» **WHAT TO WORK ON**:
Copy out all of the material exactly as presented.

» **AVAILABLE DATA**:
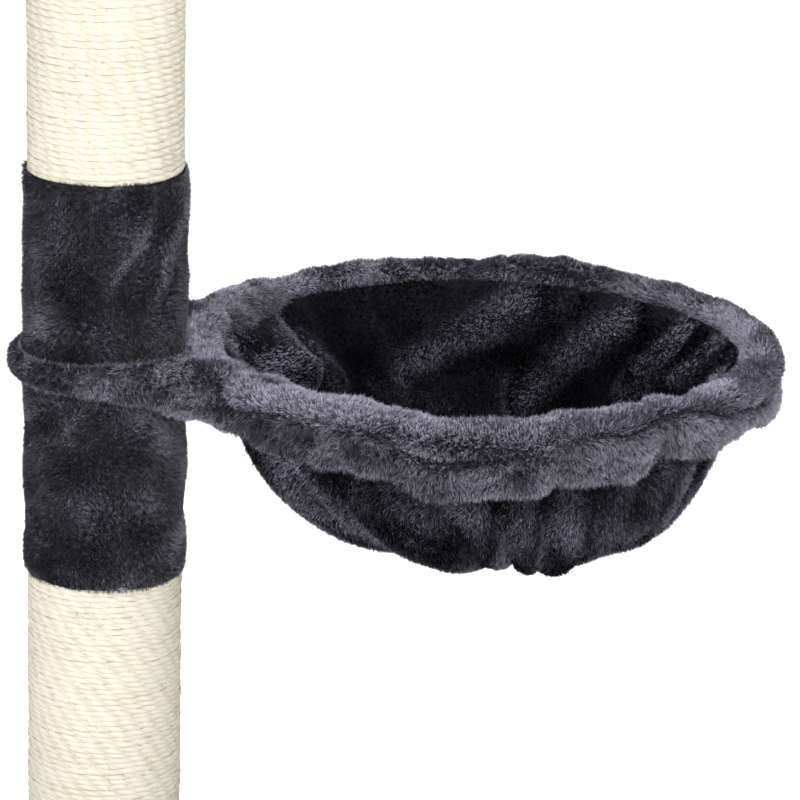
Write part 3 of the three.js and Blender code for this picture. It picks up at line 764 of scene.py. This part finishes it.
def makeRimRoll():
    section = {"half": rollWork["radius"], "halfHeight": rollWork["radius"],
               "sides": rollWork["sides"]}
    bm = spinSection(hoopCentre, hoopRadius, section, rollWork["steps"])
    piece = finishMesh(bm, "rim_roll_fabric", backing)
    places = shape(piece.data)
    angle, radius, height = aboutCentre(places, hoopCentre)
    sectionTurn = np.arctan2(height, radius - hoopRadius)
    size = rollSize(angle, sectionTurn)
    size += 0.0008 * waves(places, 53, 0.03) + 0.0004 * waves(places, 54, 0.013)
    radius = hoopRadius + size * np.cos(sectionTurn)
    height = size * np.sin(sectionTurn) + roundTable(angle, rollLine) / 1000
    reshape(piece.data, fromCentre(angle, radius, height, hoopCentre))
    place(piece, "hammock", "plush", "rim_cover")

    def rollShare(spots, outward):
        angle, radius, height = aboutCentre(spots, hoopCentre)
        hidden = (height < roundTable(angle, seamLine) / 1000 - 0.004) & (radius > hoopRadius)
        return np.where(hidden, 0.15, np.clip(1 + 1.0 * outward[:, 2], 0.4, 1))

    def rollBrush(spots, outward):  # upwards on the outer flank and inwards over the top
        angle, radius, height = aboutCentre(spots, hoopCentre)
        around = np.stack([-np.sin(angle), np.cos(angle), 0 * angle], 1)
        away = np.stack([np.cos(angle), np.sin(angle), 0 * angle], 1)
        up = np.array([0.0, 0.0, 1.0])
        nearEnd = np.exp(-(apart(angle, 15) / 0.7) ** 2)
        rise = np.where(radius > hoopRadius, 1.0, 1.1 * nearEnd - 0.4)
        return up * rise[:, None] - away * 0.3 + around * 0.35

    def rollLightAndShade(spots, outward):
        # painted light and shade on the roll: darker in the creases, along the seam, on the inner
        # lower side, near the post and under the far side; lighter on the thicker lobes, the top
        # of the far side, the outer flank and near the front end
        angle, radius, height = aboutCentre(spots, hoopCentre)
        inner = np.clip((hoopRadius - radius) / 0.014, 0, 1) * (height < 0.004)
        sectionTurn = np.arctan2(height, radius - hoopRadius)
        crease = (rollSize(angle, sectionTurn) - rollWork["radius"]) / 0.004
        seam = np.abs(height - roundTable(angle, seamLine) / 1000)
        shut = np.exp(-(seam / 0.0017) ** 2) * (radius > hoopRadius)
        nearPost = np.exp(-(apart(angle, 172) / 0.5) ** 2)
        post = 0.25 * nearPost * (radius < hoopRadius + 0.012)
        nearEnd = np.exp(-(apart(angle, 10) / 0.6) ** 2)
        backSide = np.exp(-(apart(angle, 108) / 0.8) ** 2)
        under = np.clip(1 - (height + 0.010) / 0.012, 0, 1)
        far = 0.5 * backSide * (height > 0) - 0.5 * backSide * under
        flank = 0.35 * np.clip((radius - hoopRadius) / 0.008, 0, 1)
        inner = inner * np.exp(-(apart(angle, 115) / 0.95) ** 2)
        return (0.2 * np.clip(crease, -1.8, 0.6) - 0.7 * inner - 0.8 * shut
                - post + far + flank + 0.45 * nearEnd)

    # the high tone is painted light on the top-lit roll
    growFibres("rim_pile", piece, "hammock", "plush", pileFibre, {
        "seed": 55, "perSquareMetre": 1450000, "swirl": 0.55, "swirlSize": 0.06,
        "lean": 0.68, "length": 0.0060, "fleck": 0.22, "tone": 0.80,
    }, share=rollShare, brush=rollBrush, tone=rollLightAndShade, trim=lambda spots: seamTrim(spots, 1))


makeRimRoll()
print("rolls made")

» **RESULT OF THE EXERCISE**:
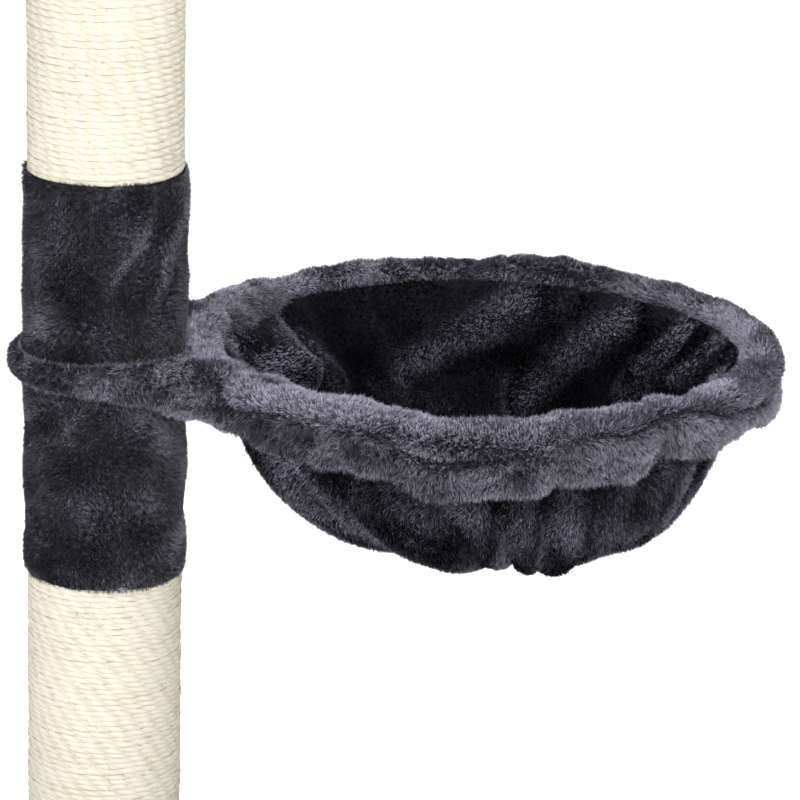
Write part 3 of the three.js and Blender code for this picture. It picks up at line 764 of scene.py. This part finishes it.
def makeRimRoll():
    section = {"half": rollWork["radius"], "halfHeight": rollWork["radius"],
               "sides": rollWork["sides"]}
    bm = spinSection(hoopCentre, hoopRadius, section, rollWork["steps"])
    piece = finishMesh(bm, "rim_roll_fabric", backing)
    places = shape(piece.data)
    angle, radius, height = aboutCentre(places, hoopCentre)
    sectionTurn = np.arctan2(height, radius - hoopRadius)
    size = rollSize(angle, sectionTurn)
    size += 0.0008 * waves(places, 53, 0.03) + 0.0004 * waves(places, 54, 0.013)
    radius = hoopRadius + size * np.cos(sectionTurn)
    height = size * np.sin(sectionTurn) + roundTable(angle, rollLine) / 1000
    reshape(piece.data, fromCentre(angle, radius, height, hoopCentre))
    place(piece, "hammock", "plush", "rim_cover")

    def rollShare(spots, outward):
        angle, radius, height = aboutCentre(spots, hoopCentre)
        hidden = (height < roundTable(angle, seamLine) / 1000 - 0.004) & (radius > hoopRadius)
        return np.where(hidden, 0.15, np.clip(1 + 1.0 * outward[:, 2], 0.4, 1))

    def rollBrush(spots, outward):  # upwards on the outer flank and inwards over the top
        angle, radius, height = aboutCentre(spots, hoopCentre)
        around = np.stack([-np.sin(angle), np.cos(angle), 0 * angle], 1)
        away = np.stack([np.cos(angle), np.sin(angle), 0 * angle], 1)
        up = np.array([0.0, 0.0, 1.0])
        nearEnd = np.exp(-(apart(angle, 15) / 0.7) ** 2)
        rise = np.where(radius > hoopRadius, 1.0, 1.1 * nearEnd - 0.4)
        return up * rise[:, None] - away * 0.3 + around * 0.35

    def rollLightAndShade(spots, outward):
        # painted light and shade on the roll: darker in the creases, along the seam, on the inner
        # lower side, near the post and under the far side; lighter on the thicker lobes, the top
        # of the far side, the outer flank and near the front end
        angle, radius, height = aboutCentre(spots, hoopCentre)
        inner = np.clip((hoopRadius - radius) / 0.014, 0, 1) * (height < 0.004)
        sectionTurn = np.arctan2(height, radius - hoopRadius)
        crease = (rollSize(angle, sectionTurn) - rollWork["radius"]) / 0.004
        seam = np.abs(height - roundTable(angle, seamLine) / 1000)
        shut = np.exp(-(seam / 0.0017) ** 2) * (radius > hoopRadius)
        nearPost = np.exp(-(apart(angle, 172) / 0.5) ** 2)
        post = 0.25 * nearPost * (radius < hoopRadius + 0.012)
        nearEnd = np.exp(-(apart(angle, 10) / 0.6) ** 2)
        backSide = np.exp(-(apart(angle, 108) / 0.8) ** 2)
        under = np.clip(1 - (height + 0.010) / 0.012, 0, 1)
        far = 0.5 * backSide * (height > 0) - 0.5 * backSide * under
        flank = 0.35 * np.clip((radius - hoopRadius) / 0.008, 0, 1)
        inner = inner * np.exp(-(apart(angle, 115) / 0.95) ** 2)
        return (0.2 * np.clip(crease, -1.8, 0.6) - 0.7 * inner - 0.8 * shut
                - post + far + flank + 0.45 * nearEnd)

    # the high tone is painted light on the top-lit roll
    growFibres("rim_pile", piece, "hammock", "plush", pileFibre, {
        "seed": 55, "perSquareMetre": 1450000, "swirl": 0.55, "swirlSize": 0.06,
        "lean": 0.68, "length": 0.0060, "fleck": 0.22, "tone": 0.80,
    }, share=rollShare, brush=rollBrush, tone=rollLightAndShade, trim=lambda spots: seamTrim(spots, 1))


makeRimRoll()
print("rolls made")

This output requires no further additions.